提体を渡ると、一旦、モノコード吊り橋の上に上がる。
さて、おサルはどこにいるでしょう!?

この先、暫くサイクルロード。ハイカーは大手を振って歩いてはいけませんよ。オサルコよ。


次なる狭山湖(山口貯水池)。
遥かに規模はこちらが大きい。

昭和9年完成のアースダム(土で築かれたダム)。
水源は多摩川から引かれているそうだが、一部(金堀沢など)丘陵内部からの湧水もあるという。

上の写真の親柱は1995年の耐震補強工事で掘り返された際に発見された
建設当初のもの(戦時中の工事で埋設されたらしい)。



天気最高!でもほら、奥多摩と秩父は雲が掛かっているよ!ヤッパリ!

「ひつぞう、見立てが当たって嬉しそうだニャ(単純ニャ)」サルライダー



ひとつ、言い忘れたが、先般駄目にしたSIRIOのハーフブーツの代わりを
おサルが誕生日プレゼントに買ってくれた!
その慣らしの旅を兼ねている。
なかなか歩きやすい。また懲りずにSIRIOにした。但し、モデルは違う。
研究に研究を重ねて選んだので、もしこれで駄目だったら、木型から起こして
特注するしかないね…(笑)。



ヤブカンゾウ。



狭山湖北端に達した途端、それまでたくさんいたジョガーや、サイクリングの皆様が
忽然といなくなった。
そして、いやらしい車道となり、砂利道となり、鬱蒼としてとても景色を愉しむような
コースではなくなった。
これで、ガイドに全くこのコースが組まれていないのが判った(ガ~ン)。

他の資料を見ると「トトロの里」とかなんとか書いてあるので
芝生の綺麗な丘陵地でもあるのかいなと期待したのが失敗だった。



藪ミョウガ。たくさん咲いていた。今が見頃らしい。


それでも時折ジョガーとは離合する。
お互い物好きだと、感想を擁きあっているはずだが、物好きさ加減はこっちが一枚上手だ。
「ぜんぜん、自慢にならん!」ハムハムムキィ


ある意味、この北岸の砂利道が今回の核心だったか。
バリケードを潜って、ようやく水源地に降りる。
本当の水源は現在侵入できないそうな。
でもこうして多摩水道の豊かな水の流れを見ていると心が和まない?
ダレもいないし。

「そりゃ、誰もおらんでしょうよ」さる



狭山丘陵は野の花が豊富らしい。
今回はキノコを優先したせいで、花の季節とはちょっとずれてしまったかもしれない。


縄竹橋に到着。
ここが狭山湖の最奥部。かつて、縄竹村の集落があって、周囲には水田もあったそうな。
その集落が集団移転した先が入間市にあるそうで、「縄竹」の地区名が残っているそうだ。

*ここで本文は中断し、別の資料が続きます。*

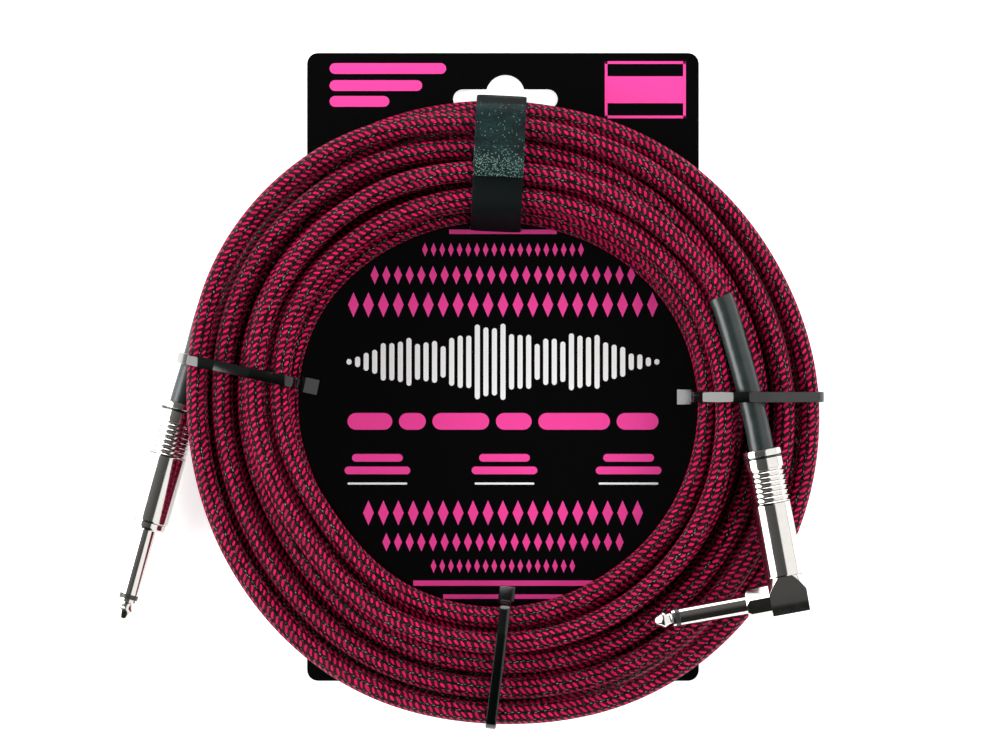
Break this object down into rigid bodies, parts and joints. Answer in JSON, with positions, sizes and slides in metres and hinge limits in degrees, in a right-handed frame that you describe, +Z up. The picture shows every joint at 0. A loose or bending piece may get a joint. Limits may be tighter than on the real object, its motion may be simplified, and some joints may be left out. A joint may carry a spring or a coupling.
{
  "type": "instrument cable",
  "caption": "Braided instrument cable, straight and right-angle 6.35 mm mono plugs, coiled flat and held to a hanging card by cable ties and a hook-and-loop strap",
  "frame": {"origin": "Bottom centre of the tied card: the middle of the box round card, ties and strap, on the surface it lies on.", "axes": "+Z up out of the card's face, +Y towards the hanging slot, +X to the right as the card is read."},
  "size_m": [0.2358, 0.2255, 0.0383],
  "materials": {
    "braid": "woven crimson and charcoal braid",
    "nickel": "bright nickel plate",
    "black_plastic": "glossy black nylon",
    "sleeve": "satin heat-shrink sleeve",
    "clear_plastic": "milky insulating tube",
    "copper": "tinned copper strand",
    "card": "printed card, satin black",
    "strap": "hook-and-loop webbing"
  },
  "bodies": {
    "tied_cable": {"cable_coil": "braid", "straight_cable_tail": "braid", "angle_cable_tail": "braid", "straight_tip": "nickel", "straight_insulator": "black_plastic", "straight_sleeve": "nickel", "straight_ground_lug": "nickel", "straight_washer": "black_plastic", "straight_terminal": "nickel", "straight_core_wire": "copper", "straight_shield_wire": "copper", "straight_boot": "sleeve", "angle_tip": "nickel", "angle_insulator": "black_plastic", "angle_sleeve": "nickel", "angle_elbow": "nickel", "angle_ground_lug": "nickel", "angle_washer": "black_plastic", "angle_terminal": "nickel", "angle_core_wire": "copper", "angle_shield_wire": "copper", "angle_boot": "sleeve", "backing_card": "card", "tie_left": "black_plastic", "tie_right": "black_plastic", "tie_bottom": "black_plastic", "strap_band": "strap"},
    "straight_tube": {"straight_inner_tube": "clear_plastic"},
    "straight_barrel": {"straight_barrel": "nickel", "straight_barrel_ring": "black_plastic"},
    "angle_tube": {"angle_inner_tube": "clear_plastic"},
    "angle_barrel": {"angle_barrel": "nickel", "angle_barrel_ring": "black_plastic"},
    "strap_tab": {"strap_tab": "strap"}
  },
  "joints": [
    {"name": "straight_barrel_draw", "type": "slide", "parent": "tied_cable", "child": "straight_tube", "axis": [0.2656, 0.9641, 0], "range_m": [0, 0.006]},
    {"name": "straight_barrel_turn", "type": "hinge", "parent": "straight_tube", "child": "straight_barrel", "pos_m": [-0.126, -0.0765, 0.007], "axis": [0.2656, 0.9641, 0], "range_deg": [0, 2160]},
    {"name": "angle_barrel_draw", "type": "slide", "parent": "tied_cable", "child": "angle_tube", "axis": [-0.1805, 0.9836, 0], "range_m": [0, 0.006]},
    {"name": "angle_barrel_turn", "type": "hinge", "parent": "angle_tube", "child": "angle_barrel", "pos_m": [0.0955, -0.0682, 0.0317], "axis": [-0.1805, 0.9836, 0], "range_deg": [0, 2160]},
    {"name": "strap_peel", "type": "hinge", "parent": "tied_cable", "child": "strap_tab", "pos_m": [0.00049, 0.09477, 0.0211], "axis": [-0.9989, 0.0471, 0], "range_deg": [0, 110]}
  ],
  "couplings": [
    {"joint": "straight_barrel_turn", "follows": "straight_barrel_draw", "rad_per_m": 6283.2},
    {"joint": "angle_barrel_turn", "follows": "angle_barrel_draw", "rad_per_m": 6283.2}
  ]
}
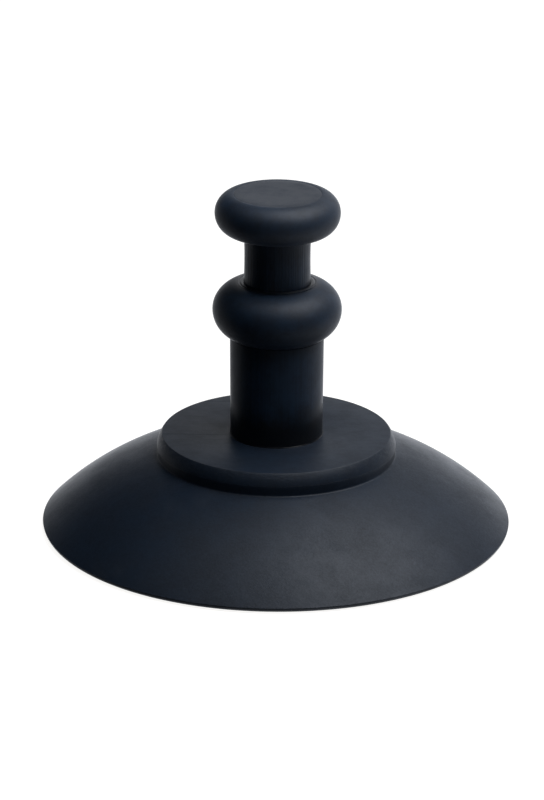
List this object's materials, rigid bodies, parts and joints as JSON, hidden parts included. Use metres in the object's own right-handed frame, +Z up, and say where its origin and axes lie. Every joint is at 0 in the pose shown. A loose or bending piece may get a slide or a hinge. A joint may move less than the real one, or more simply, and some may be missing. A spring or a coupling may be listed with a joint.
{
  "type": "sink plunger",
  "caption": "Short hand plunger for sinks: a shallow round rubber bell with a bevelled disc on top and a straight grip ending in two bulbs, bolted through the middle.",
  "frame": {"origin": "centre of the circle that the rim stands on", "axes": "+Z up along the bolt's axis, from the rim to the flat top of the head; X and Y are alike"},
  "size_m": [0.125, 0.125, 0.0923],
  "materials": {
    "cup_rubber": "satin moulded rubber, faintly mottled",
    "disc_rubber": "satin hard rubber, turned top, scuffed bevel",
    "grip_rubber": "matt hard rubber with a soft sheen",
    "cap_rubber": "satin hard rubber",
    "seal_rubber": "matt soft rubber",
    "plated_steel": "zinc-plated, dull bright"
  },
  "bodies": {
    "bell": {"cup": "cup_rubber"},
    "handle": {"clamp_plate": "plated_steel", "tie_bolt": "plated_steel", "seal_ring": "seal_rubber", "pressure_disc": "disc_rubber", "load_washer": "plated_steel", "core_tube": "plated_steel", "stem_sleeve": "grip_rubber", "bead_ring": "grip_rubber", "neck_sleeve": "grip_rubber", "head_knob": "grip_rubber", "top_washer": "plated_steel", "lock_washer": "plated_steel", "clamp_nut": "plated_steel", "head_cap": "cap_rubber"}
  },
  "joints": [
    {"name": "plunge_stroke", "type": "slide", "parent": "bell", "child": "handle", "axis": [0, 0, -1], "range_m": [-0.003, 0.01], "stiffness_N_per_m": 3000, "deforming": ["cup"]}
  ]
}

再び登り。時折ハイカーと擦れ違った。数名程度。でもみんな空身。



途中の猿久保休憩所。立派なトイレがあります。
でも、六道山展望台も直ぐ。そこにも立派なトイレがありました。



着いた!実質的ゴール。よく歩きました。



屋上で展望を堪能しつつ、行動食で大休止。
ビールは炎天下を歩いたのでもうぬるかった。
それでも贅沢な気分に浸れた~。



新宿方面。スカイツリーも見える。

さ、後は一等三角点を踏めば終了だ。


さして遠くはない。そして、なんとその地味であったことか!



せっかくだから、撫でてみる…。
感動は、もちろんない。
これで一等だったのは、周辺に測量に相応しい高地がなかったためだろうね。



最後にテングダケの仲間の幼菌。 



やぶ蚊だらけ。



軽く登り返して、浅間神社到着。



一段下って、八雲神社到着。
そして僕らの山旅(というには人工的な世界どっぷりだったけど)も終り。

でも、たまにはこういうのも好い。

「ひつぞうよ、決して否定はしないけど
蚊とか、ブヨとか、ヒル、ダニのいない所にしないと、もうおサルは来ないよ!」

わかったです(笑)。



ちょっぴり最後に街路を歩いて、JR箱根ヶ崎駅に着いた。
ところが駅前には居酒屋はおろか、コンビニすらなかった。
これで打ち上げは自宅までお預けである。

駅そのものはすっごく大きくて立派だけどね。


(おわり)

【行動時間】 4時間50分


今回は取り分け長く、ご訪問大変お疲れ様でした。